APP_KEY = 'amWUfdu9uy0ppeo6ntlAT4D6V'
APP_SECRET = 'lGlGANJ2ExKMALe9WSVifowTKya1gIdVjYqt8EcMwVXoIx2aPn'
OAUTH_TOKEN = '123030766-yDftWoWB0vJIxOy6qBbW1rbJBpdf9klo7qqMl5IG'
OAUTH_TOKEN_SECRET = 'zwvtNMq4eOWZDUU2IrcNPVixRnd851Ai8J9Mjsp3XPv8r'

#### Setting the parameters for our harvest
In our project, we made use of the REST API, which made it possible to harvest relatively large quantities of tweets. Because there is a 7-day time window and we needed pre-election tweets, all tweets were harvested in the week leading up to election day (March 17th). First, we need to set the following parameters to narrow down our search:
* Query words  
* Filters  
* Date - window  


In [None]:
# General queries to catch tweets mentioning parties
generalqueries = '#vvd OR vvd OR #pvv OR pvv OR #cda OR cda OR #d66 OR d66 OR #groenlinks OR groenlinks OR #sp OR sp OR #pvda OR pvda OR #christenunie OR christenunie OR pvdd OR Partij+Voor+De+Dieren OR #50plus OR 50plus OR #sgp OR sgp OR #denk OR #fvd OR fvd OR Forum+voor+Democratie OR #ja21 OR ja21 OR #volt OR volt OR #bij1 OR bij1 OR #bbb OR bbb -filter:retweets -filter:replies -filter:quotes'

# Don't harvest retweets, replies or quotes
filters = ' -filter:retweets -filter:replies -filter:quotes'

# Set an area to retrieve tweets from and maximum data threshold (election date) 
geo = '52.0907374,5.1214201,250km'
date_until = '2021-03-17'

# Tweet count needed for the harvest-loop
tweet_count = 100


#### Harvesting the tweets with a for loop
Because only a limited amount of tweets can be harvested per request, we need a for loop that enables us to harvest 1000 tweets per run (with thanks to Arend!). 

In [None]:
# Initiating Twython object 
twitter = Twython(APP_KEY, APP_SECRET, OAUTH_TOKEN, OAUTH_TOKEN_SECRET)

# Set parameters for for loop
tweets = []
MAX_ATTEMPTS = 10
COUNT_OF_TWEETS_TO_BE_FETCHED = 1000

# Harvesting loop
for i in range(0,MAX_ATTEMPTS):
    print("=========================: "+str(i))

    if (0 == i):
        search_results_twy = twitter.search(q=generalqueries, lang= 'nl', count=100, until = date_until)
    else:
        search_results_twy = twitter.search(q=generalqueries, lang= 'nl', include_entities='true', max_id=next_max_id, count=100)

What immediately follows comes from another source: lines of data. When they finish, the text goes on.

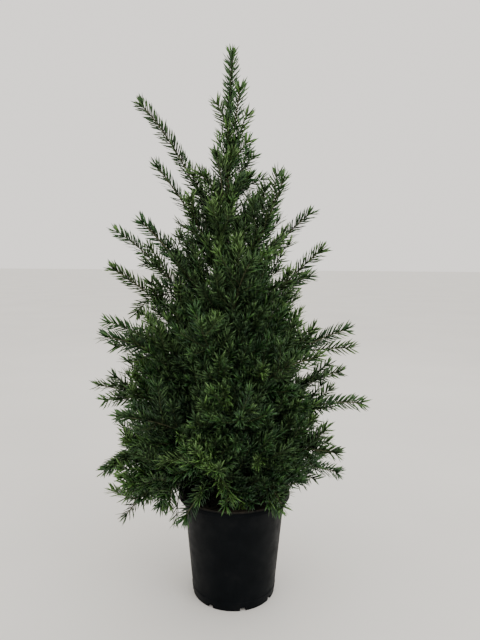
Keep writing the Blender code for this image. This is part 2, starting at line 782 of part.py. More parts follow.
main()
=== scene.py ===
import math
import random
from dataclasses import dataclass
from itertools import product

import bmesh
import bpy
import numpy as np
from mathutils import Matrix, Vector, kdtree, noise


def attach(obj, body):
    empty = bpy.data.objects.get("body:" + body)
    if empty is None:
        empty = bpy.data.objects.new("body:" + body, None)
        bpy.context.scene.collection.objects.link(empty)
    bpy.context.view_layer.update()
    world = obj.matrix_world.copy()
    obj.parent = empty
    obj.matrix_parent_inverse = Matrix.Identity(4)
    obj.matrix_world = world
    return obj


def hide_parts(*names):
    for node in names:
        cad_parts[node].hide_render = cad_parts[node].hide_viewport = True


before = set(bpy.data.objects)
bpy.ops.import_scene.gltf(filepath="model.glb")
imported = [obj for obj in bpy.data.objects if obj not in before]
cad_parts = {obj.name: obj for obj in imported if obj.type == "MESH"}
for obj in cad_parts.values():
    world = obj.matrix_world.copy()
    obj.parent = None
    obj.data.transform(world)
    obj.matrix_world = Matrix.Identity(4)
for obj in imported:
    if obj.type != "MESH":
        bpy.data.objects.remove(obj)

# The trunk, the limbs and the pot repeat the part's own sizes, in metres and degrees, with +Z up.
PLANT_TOP = 0.942
POT_HEIGHT = 0.189
POT_FOOT_RADIUS = 0.0740
POT_TOP_RADIUS = 0.0915
POT_WALL = 0.0018
LIP_RADIUS = 0.0997
LIP_HEIGHT = 0.0100
LIP_WALL = 0.0016
FOOT_RING_WIDTH = 0.0085
FLOOR_RECESS = 0.0030
FLOOR_DISC_RADIUS = 0.0160
SOIL_EDGE_HEIGHT = 0.1655
SOIL_HEIGHT = 0.1690
TRUNK_FOOT_X = -0.0050
TRUNK_LEAN = -0.0030
TRUNK_BOW = -0.0095
TRUNK_SWAY = 0.0040
TRUNK_TOP = 0.8000
TRUNK_RADII = (0.0078, 0.0021)
TRUNK_TAPER_POWER = 0.85
FLARE_RADIUS = 0.0062
FLARE_HEIGHT = 0.0130
FLARE_RIDGES = 5
FLARE_RIDGE_DEPTH = 0.25
BOUGH_SHARE = 0.25
BOUGH_ROOT_RADIUS = 0.0036
BOUGH_TIP_RADIUS = 0.0020
THINNEST_BOUGH = 0.75
LONG_REACH = 0.220
COLLAR_RADIUS = 0.0018
COLLAR_REACH = 0.0080
STEM_RADII = (0.0017, 0.0008)
SWERVE = 6.0
SWERVE_RATE = 400.0
SHOOT_SPACING = 0.030
FIRST_SHOOT = 0.012
SHOOT_LENGTH = 0.084
SHOOT_LENGTH_LOSS = 0.30
SHOOT_LENGTH_SPREAD = (0.88, 1.08)
SHOOT_ANGLE = (37.0, 51.0)
SHOOT_SPIN = (-40.0, 40.0)
SHOOT_ROLL = (-50.0, 50.0)
SHOOT_LIFT = (0.004, 0.014)
SHOOT_AHEAD = 0.08
TIP_SHOOT = 0.080
TIP_SHOOT_BARE = 0.55
TIP_SHOOT_ROLL = (25.0, 65.0)
CORE_DRAWS = 18
LIMB_POINTS = 60
STEM_POINTS = 40
LEADER_POINTS = 22

# Rows of limbs as in the part: height on the trunk, azimuth, reach, height of the tip, bow
BOUGHS = (
    (0.182, 203, 0.195, 0.160, 0.055),
    (0.186, 8, 0.206, 0.204, 0.030),
    (0.200, 152, 0.215, 0.262, 0.022),
    (0.212, 338, 0.200, 0.278, 0.024),
    (0.218, 186, 0.224, 0.225, 0.032),
    (0.226, 42, 0.215, 0.290, 0.026),
    (0.238, 214, 0.206, 0.350, 0.018),
    (0.246, 118, 0.220, 0.348, 0.020),
    (0.250, 352, 0.237, 0.353, 0.034),
    (0.258, 276, 0.188, 0.368, 0.018),
    (0.268, 178, 0.244, 0.371, 0.022),
    (0.277, 68, 0.222, 0.400, 0.018),
    (0.292, 13, 0.216, 0.392, 0.022),
    (0.316, 196, 0.221, 0.468, 0.034),
    (0.326, 322, 0.190, 0.450, 0.016),
    (0.334, 138, 0.212, 0.480, 0.016),
    (0.342, 0, 0.214, 0.478, 0.022),
    (0.372, 188, 0.202, 0.583, 0.022),
    (0.418, 165, 0.221, 0.651, 0.024),
)
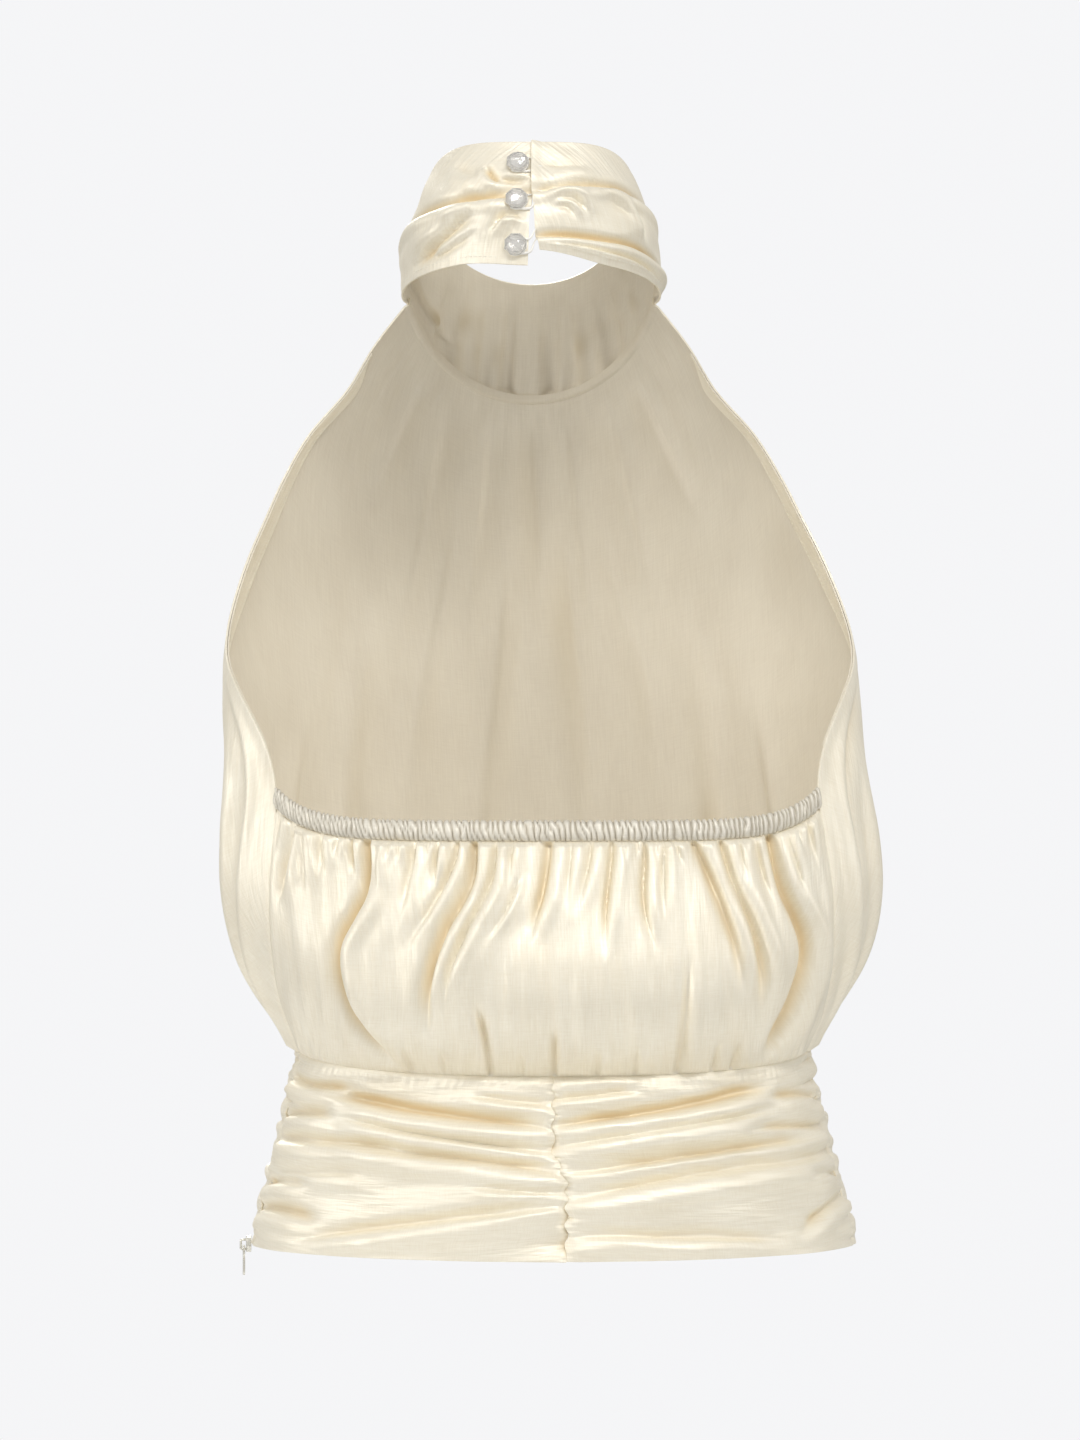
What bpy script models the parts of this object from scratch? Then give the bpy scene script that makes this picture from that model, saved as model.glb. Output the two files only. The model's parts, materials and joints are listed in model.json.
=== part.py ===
"""Halter neck top: a draped mock-neck collar with three crystal buttons, a bare back with a gathered
elastic edge, a bloused bodice and a ruched waistband, in the hollow form it has when it is worn.

Frame: metres, +Z up, the front faces -Y, the wearer's left is +X, and the origin is the centre of the
collar ring. Angles round the body are in degrees from centre front (-Y) towards the wearer's left (+X),
so the centre back is 180. Heights in tables are given as "down", the distance below the origin.
"""

import math

import bmesh
import bpy
import numpy as np
from mathutils import Matrix, Vector

MM = 0.001

# Cloth
CLOTH = 1.5 * MM
FACING_CLOTH = 1.0 * MM
SEAM_GAP = 0.3 * MM
SIDE_SEAM_GAP = 0.45 * MM
LEAN = -10.5 * MM  # how far the hips stand to the wearer's right of the collar
LEAN_TOP, LEAN_FOOT = 50 * MM, 360 * MM  # the heights down between which the lean grows

# Main heights, down from the origin, at the side seams
SIDE_SEAM_TOP = 252.7 * MM
WAIST_SEAM = 381 * MM
HEM = 474.6 * MM
CASING_HEIGHT = 9.2 * MM

# Sections of the bodice, from the collar seam to the waist seam (mm and degrees).
# down: height of the section's edge; front_drop, back_drop: how far its middle hangs below that edge;
# flat: how level the back runs before it rises to the edge; edge: angle of the panel edge (the armhole,
# then the side seam).
BODY_COLUMNS = ("down", "front_drop", "back_drop", "flat", "half_width", "edge", "front", "mid", "back")
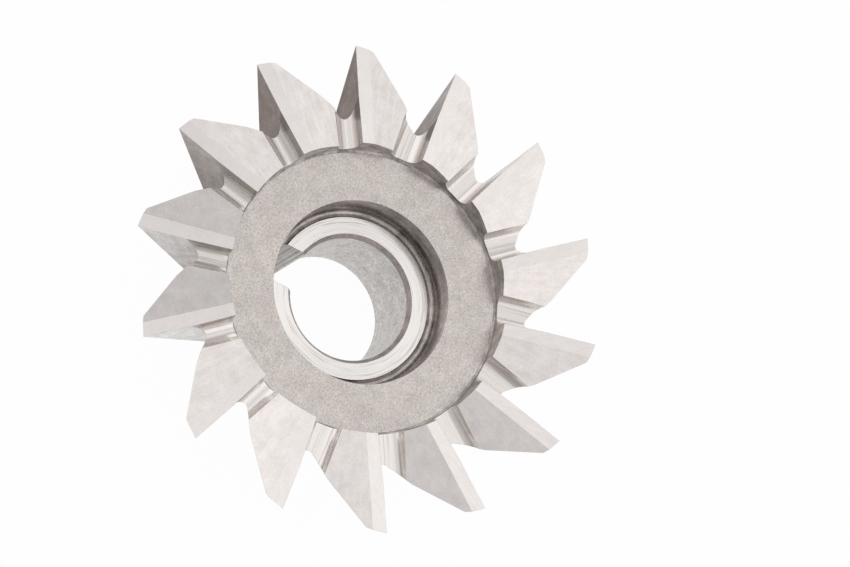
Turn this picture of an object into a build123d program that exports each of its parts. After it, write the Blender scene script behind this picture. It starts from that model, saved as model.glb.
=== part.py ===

            # Parsing out 
    for tweet in search_results_twy["statuses"]:  
        if tweet['place'] != None:
            print("%d: %d" %(len(tweets),tweet['id']))
        elif tweet['user']['location'] != None and tweet['user']['location'] != 'Nederland':
            print("%d: %d" %(len(tweets),tweet['id']))
        
        tweet_text = [tweet['id'],tweet['created_at'],tweet['user']['screen_name'], tweet['user']['location'], tweet['text'], tweet['user']['followers_count'],tweet['user']['statuses_count'],tweet['retweet_count'], tweet['favorite_count']]
        tweets.append(tweet_text)
    try:
        # Parse the data returned to get max_id to be passed in consequent call.
        next_results_url_params = search_results_twy['search_metadata']['next_results']
        next_max_id = next_results_url_params.split('max_id=')[1].split('&')[0]
    except:
       break

#### Saving tweets to CSV
Lastly, we save the tweets to a csv file. Since we had many files to save, we created a function that automated this process.

In [None]:
# Loop that automates saving tweets to csv
def make_csv(filename, tweetdata):
    # Convert to df and choose what information to store
    tweets_2021 = pd.DataFrame(data=tweetdata,
                               columns = ['id','created_at','screen_name','location','text','follower_count','statuses_count','retweet_count','favorite_count'])
    # Rename
    cols = ['id','created_at','screen_name','location','text','follower_count','statuses_count','retweet_count','favorite_count']
    # Remove commas, semicolons and new lines to create a clean CSV 
    tweets_2021[cols] = tweets_2021[cols].replace({',': '', ';': '','\\n':' '}, regex=True)
    tweets_2021.to_csv(filename, header=True,index=False)

# Save tweets
make_csv('output/General_tweets_2021_until17_FNL.csv', tweets)


#### Reflection
When starting this project, we initially wanted to analyse geo-tagged tweets. However, we are quite happy that we decided to switch to the location provided in the users profiles. We found that the amount of tweets that have a valid user location is much larger than the amount of geo-tagged tweets that can be harvested from Twitter. Although still only 6000 of 50 000 tweets remained for spatial plotting at the end of the analysis, this could still be seen as a relatively 'good' harvest. When the same method is applied to much larger tweet harvests (say, 500 000 or 5 million), the remainnig user locations-tweets could potentially be a very useful dataset. In addition, profile locations are arguably more reliable as an indicator for where the user might *live* than a geotagged tweet. Users can send tweets from any place, making these locations unreliable as places of residences, but their profile location could be a more trustworthy indicator for their place of residence.